Por Juan Manuel de Prada, en XLSemanal, 3 de enero de 2009
La conmemoración del sexagésimo aniversario de la Declaración Universal de Derechos Humanos ha propiciado que, durante unos días, los medios de adoctrinamiento de masas repartiesen entre sus consumidores una abundantísima ración de alfalfa progre (los medios progres a sabiendas; los que no son progres a ciegas, con el seguidismo acomplejado que los caracteriza). Suele ocurrir con frecuencia que quienes más celebran la consecución de tal o cual logro son quienes en verdad más anhelan la reversión de sus efectos; y viendo cómo celebran esta efeméride quienes con más ahínco conspiran contra la vigencia de los derechos humanos, uno siente que se le revuelven las tripas. Para consolarme de tan nauseabundo espectáculo, me he zambullido en la lectura de un suculento ensayo de la noruega Janne Haaland Matlary, Derechos humanos depredados (Ediciones Cristiandad), que recomiendo vivamente a quienes deseen aliviarse de la congestión intestinal provocada por la alfalfa progre que en estos días nos han obligado a embaular.

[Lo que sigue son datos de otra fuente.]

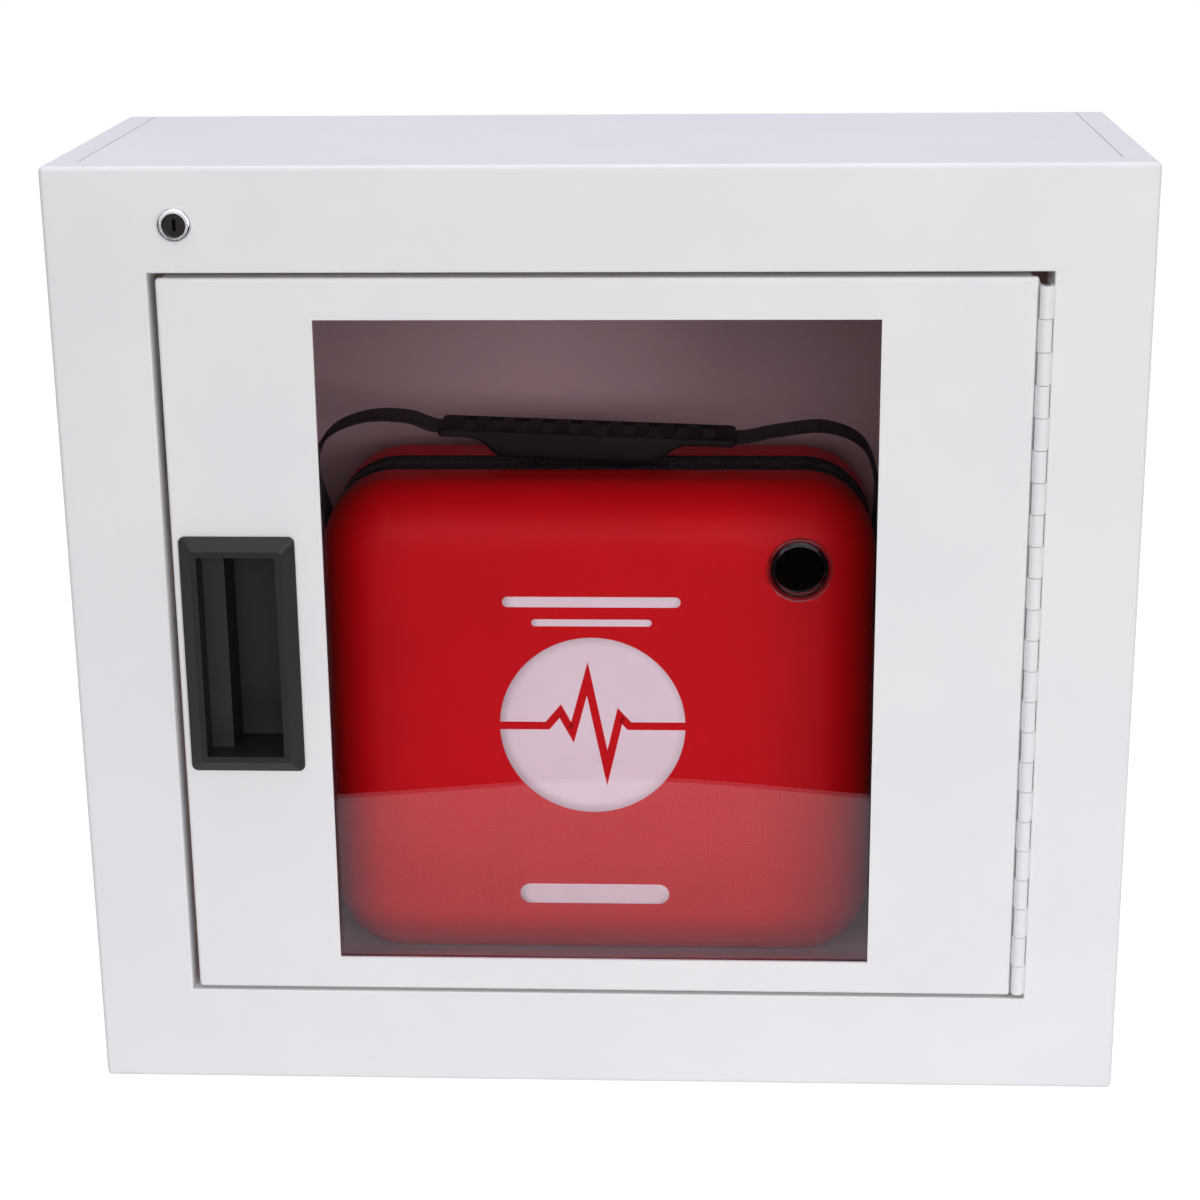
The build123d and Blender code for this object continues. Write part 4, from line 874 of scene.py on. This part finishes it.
@dataclass(frozen=True)
class CaseShell:
    """Half of the semi-rigid case: a pressed shell with a crowned face, a round edge and a rolled rim.

    The face bows by the crown times the mean of the fourth powers of the place across and up it, fading out
    round the edge. Rings run from the face's middle, round the edge, down the side, round the rim and back
    inside to the inner middle.
    """

    node: str
    inward: int
    edge: float
    crown: float = 1.6 * MM
    wall: float = 4 * MM
    rim: float = 1.5 * MM
    face_rings: int = 22
    edge_rings: int = 12

    def ends(self) -> tuple[float, float]:
        """Depth of the face and of the rim.

        Returns:
            The two depths along Y.
        """
        low, high = span(self.node)
        return (low[1], high[1]) if self.inward > 0 else (high[1], low[1])

    def bow(self, ring: Array, fade: float) -> Array:
        """How far the face falls back at each point of a ring.

        Args:
            ring: the points.
            fade: 1 on the face, 0 where the shell's side starts.

        Returns:
            The fall of each point, towards the inside.
        """
        outline = CaseOutline().outline()
        u = (ring[:, 0] - outline.centre[0]) / (outline.width / 2)
        w = (ring[:, 2] - outline.centre[1]) / (outline.height / 2)
        return self.crown * fade * (u**4 + w**4) / 2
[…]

Los derechos humanos, nos recuerda la autora de este ensayo, son hijos de la tradición aristotélica, que entiende la política como búsqueda de un bien común a través de la razón. Aristóteles escribió que «el sentido del bien y del mal, de lo justo y de lo injusto, es un rasgo exclusivo del hombre»; los derechos humanos son una plasmación de esta capacidad exclusivamente humana para razonar sobre la ética, para hallar verdades morales objetivamente válidas que el Derecho consagra. Los padres de la Declaración deseaban impedir que los derechos humanos se convirtiesen en una larga retahíla de intereses particulares, un rosario de reivindicaciones en continua expansión que atendiese a intereses y conveniencias particulares o a circunstancias históricas determinadas, descuidando el bien común. Pero hoy, sesenta años después de la proclamación de aquella carta de derechos, se afirma (¡lo afirman quienes se erigen en paladines de la misma!) que no existen verdades morales objetivas; o bien que, en el caso hipotético de que existan, la razón no puede penetrarlas. Esta concepción relativista de la verdad moral traiciona flagrantemente el espíritu de la Declaración, pues quienes la elaboraron partieron de la premisa de que la razón podía –como sostenía Aristóteles– determinar lo justo y lo injusto.
El premio Nobel Czeslaw Miloscz, al referirse a los cimientos racionales, éticos y antropológicos que fundamentan los Derechos Humanos, nos alertaba sobre el peligro de que «aquellas bellas y emotivas palabras» se convirtieran en realidad en una suerte de decorado que encubriese un abismo sin fondo. «¿Durante cuánto tiempo –se preguntaba– nos mantendremos a flote si se retira su base?» Y es que, cuando la base sobre la que se fundan los derechos humanos empieza a ser discutida, la Declaración se convierte en un texto muy vulnerable. Asistimos hoy a una paradoja lastimosa: a la vez que Occidente exhorta al resto del mundo a respetar los derechos humanos, se niega a definir de forma objetiva el significado de tales derechos; a la vez que arbitra sanciones para aquellas naciones que conculcan los derechos humanos, Occidente está debilitando tales derechos como fuentes de autoridad. Paralelamente, desde instancias gubernativas occidentales surgen constantes proyectos de «extensión de derechos», que no son sino la golosina con la que se crean nuevas remesas de votantes satisfechos en sus apetencias particulares.
Durante los juicios de Nuremberg se estableció que existe una «ley moral superior», común a todos los seres humanos y susceptible de ser conocida por todos, que prohíbe la sumisión a leyes injustas. Los Derechos Humanos establecen esa ley moral superior, «modelo común para todos los seres humanos» –como reza el preámbulo de la Declaración–, y no algo que puedan cambiar los políticos a su antojo. Los autores de la Declaración quisieron plasmar solemnemente la visión de la dignidad humana, válida para cualquier cultura, que podía alcanzarse a través de la razón. Y explicitaron que los derechos humanos son «inviolables e inherentes»; esto es, que nadie puede cambiarlos, porque son innatos, porque pertenecen a todos los hombres por el hecho de ser humanos, porque se desprenden de la propia naturaleza humana. Pero hete aquí que ahora esos derechos inherentes a la propia naturaleza humana se cambian según el antojo del politiquillo de turno, tal vez porque ni siquiera se reconoce la existencia de una «naturaleza humana».